Young refugee children benefit greatly from access to early years educational provision. The support, facilities and care provided will help them to feel safe and secure, develop confidence and promote their language and communication skills.
Social contact with other children and adults who speak English will promote their early language learning. Play experiences, in particular, can help children make sense of their experiences and build confidence and social skills. Good early years practice should also seek to promote equal opportunities and parental involvement.
Developing support for young refugee children is the responsibility of all practitioners working in early years settings. A key principle of the Early Years Foundation Stage is ensuring that all children feel included, secure and valued.
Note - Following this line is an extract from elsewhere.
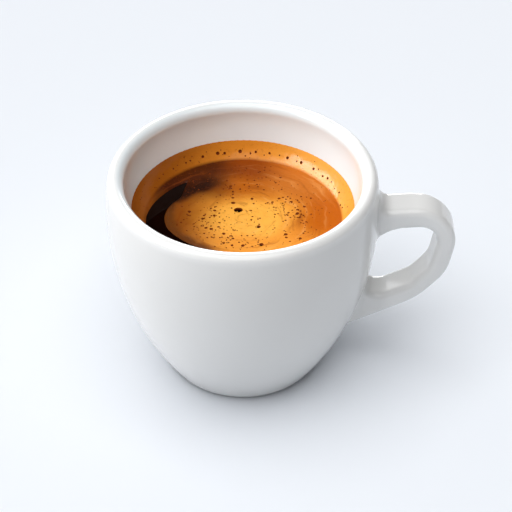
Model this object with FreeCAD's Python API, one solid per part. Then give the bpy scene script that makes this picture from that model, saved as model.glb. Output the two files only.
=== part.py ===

Research has indicated that refugee children are under-represented in most forms of early years provision. With more under fives than in the general population, refugees may have a greater need for early years provision. Many refugee women, who usually have responsibility for young children, may have lost family and community support networks. The Equality Act 2010 requires early years settings to tackle discrimination and any inequalities in access to services that might be experienced by refugee families.
Refugee parents often lack information about early years services or are unfamiliar with what may be provided. Frequent changes of accommodation may also mean that families are unable to become familiar with local services, or have their links with them disrupted.
Welcoming refugee parents and involving them in the life of nurseries, pre-school groups and other settings can also reduce isolation and assist integration into the local community.